“Fast undefinierbares Klanggemisch” (R. Zimmermann) in “Dresdens schönstem Konzertsaal” (Helma Orosz). Foto: M. Morgenstern
Immer wieder bestätigt sich, dass die Frauenkirche nicht für jede Art von Musik geeignet ist. So sind die virtuosen Concerti, die italienische und
deutsche Komponisten der Dresdner Hofkapelle nach 1717 auf den Leib geschrieben haben, in der trägen Akustik des Raumes nur schwer darstellbar. Zwar kann man Reinhard Goebel nicht unterstellen, er würde die Besonderheiten dieser Musik nicht kennen – im Gegenteil, gilt er doch seit langem als ausgewiesener Spezialist für die Musik des frühen 18. Jahrhunderts. Er weiß beispielsweise sehr genau, welches Tempo er nehmen muss, um den „furor concertasticus“ zu erzeugen, jene großflächigen Klangballungen, die durch viele virtuose Spielfiguren entstehen. Doch das alles verschmilzt in der Frauenkirche zu einem fast undefinierbaren Klanggemisch; nur am Ende eines Satzes nimmt man beim langen Nachhall einen einzelnen Akkord wahr. Darunter litten die Hasse zugeschriebene Sinfonie für Streicher, ein Concerto A-Dur von Vivaldi und ein Suitenkonzert von Telemann.

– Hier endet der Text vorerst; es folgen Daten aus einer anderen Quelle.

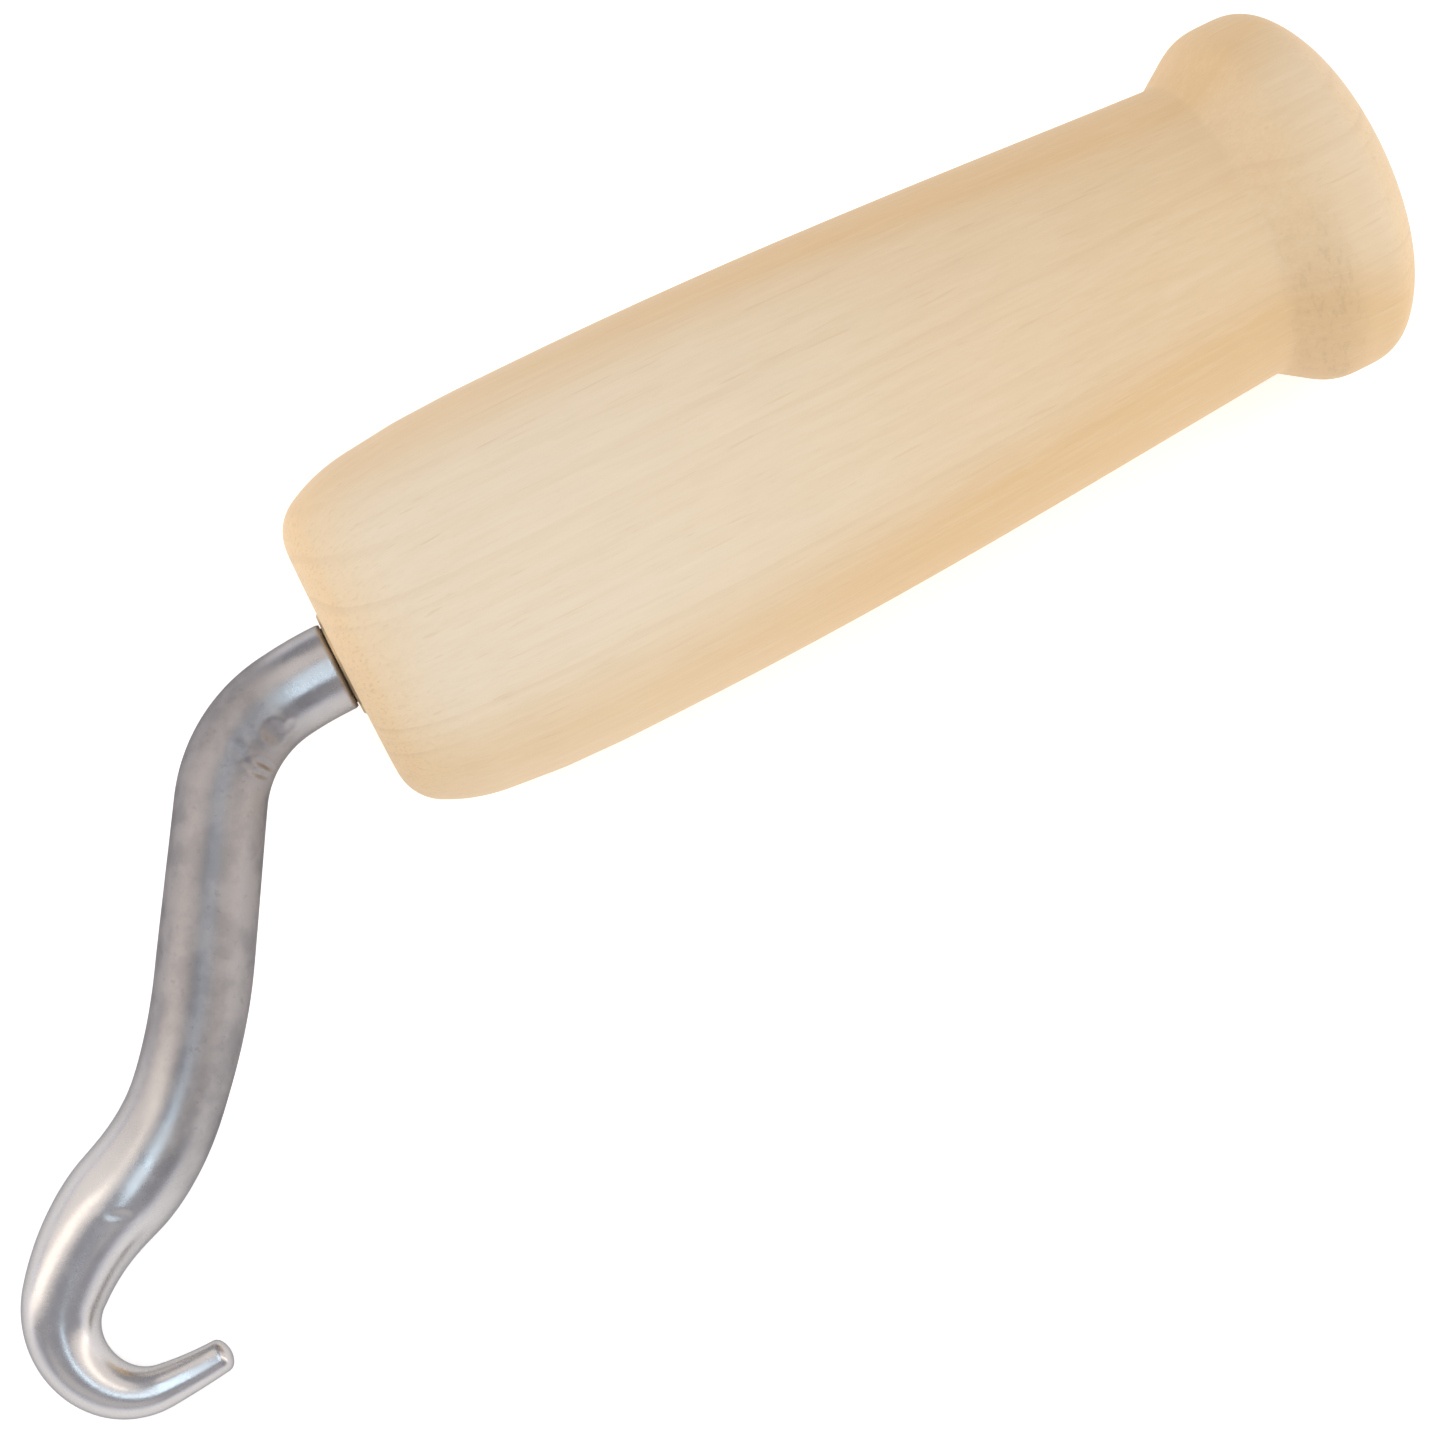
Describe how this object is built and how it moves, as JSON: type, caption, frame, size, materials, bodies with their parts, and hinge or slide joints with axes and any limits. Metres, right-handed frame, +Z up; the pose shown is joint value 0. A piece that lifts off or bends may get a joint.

Ganz anders eine Solokantate von Quantz und das Jagdkonzert von Fasch. Beide Werke sind wesentlich lockerer komponiert, die Holz- und Blechbläserpartien setzen sich, namentlich bei Fasch, klar voneinander ab. Außerdem waren die Tempi ruhiger, so dass diese Stücke dem Raum entgegenkamen. Was allerdings die Sopranistin Simone Kermes mit ihrem neckischen Gebaren bei einem geistlichen Werk beabsichtigte, blieb mir verborgen. Kai Vogler als vielbeschäftigter Solist ließ hören, was der damalige Konzertmeister Johann Georg Pisendel an schwierigen Aufgaben zu bewältigen hatte. Die Mitglieder der Sächsischen Staatskapelle folgten Goebel virtuos in alle feinsten Verästelungen der Partituren.